Last night, my Philadelphia Phillies (the losingest team in baseball) won the World Series. That's right, a Philadelphia team won a championship, ending the 100 seasons of crap for our four major sports teams. Nearly everyone in my family cried. I stood, alone, in my Arizona living room, as a friend in Philadelphia held up the phone so I could hear the honking outside of her window. I wanted a Yuengling, and someone to yell at me in a horrible Philadelphia accent.

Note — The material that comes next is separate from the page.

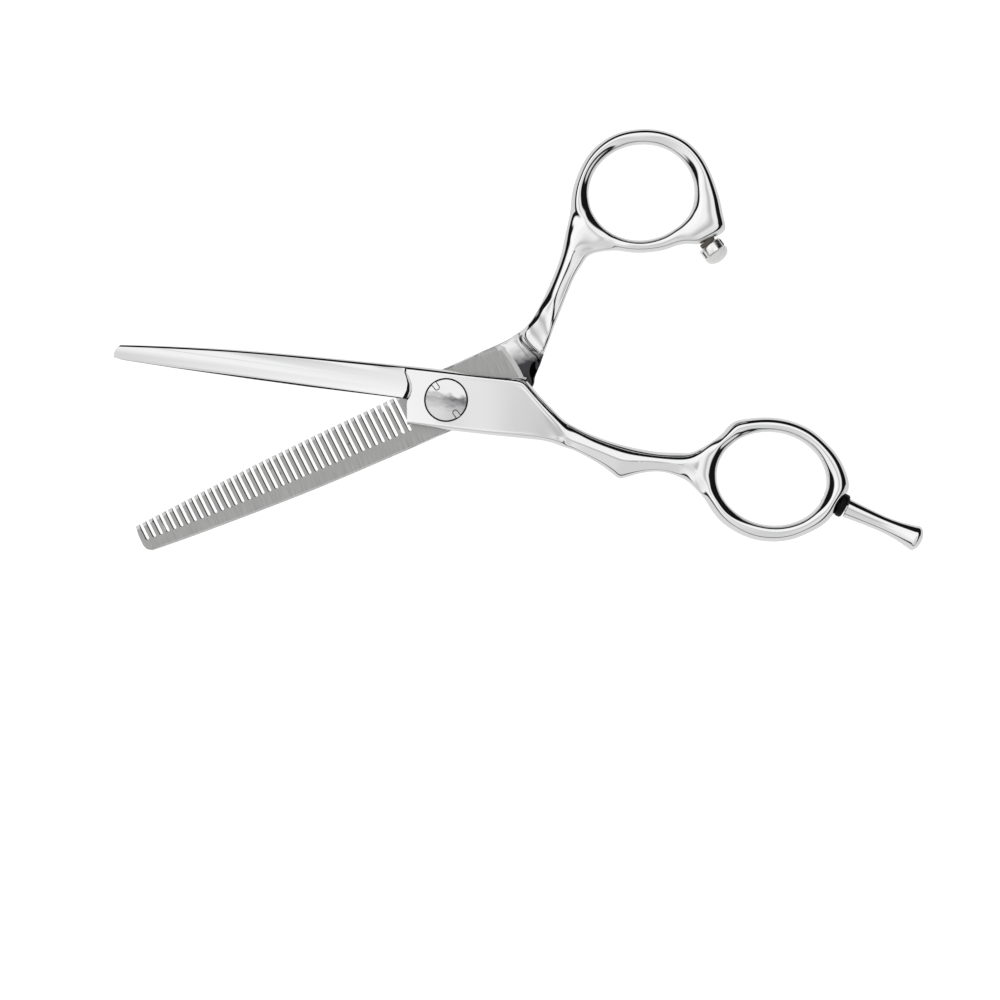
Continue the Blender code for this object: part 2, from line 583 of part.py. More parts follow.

How do you justify writing about this on the literary journal blog that you manage? Easy. You go back through the HFR archives to find a baseball poem to post. Only to discover that HFR has no love for baseball, or Philadelphia, or even the Liberty Bell or the Constitution. On the sporting front, we seem to have some love for swimming, and lots of love for fishing and drinking. Our very first issue has a story about baseball called "Stealing Home" by Steve Beatty, but I am not willing, this morning, to retype the whole thing.
I am told, by a trusted source, that the best baseball poem ever is "Body and Soul" by B.H. Fairchild. "Half-numb, guzzling bourbon and Coke from coffee mugs,/ our fathers fall in love with their own stories, nuzzling/ the facts but mauling the truth, and my friend's father begins/ to lay out with the slow ease of a blues ballad a story/ about sandlot baseball in Commerce, Oklahoma decades ago." This may be how it will go years from now, when I talk about last night to my grandchildren. If any of you out there (so long as you're not a Yankees fan) have other poem suggestions, let's hear them.
Also, to give Philly it's fair literary plug while I have the shot, a few places worth checking out: Philadelphia Stories, The Smart Set, The Painted Bride Quarterly, The Kelly Writers House, and I Read a Short Story Today.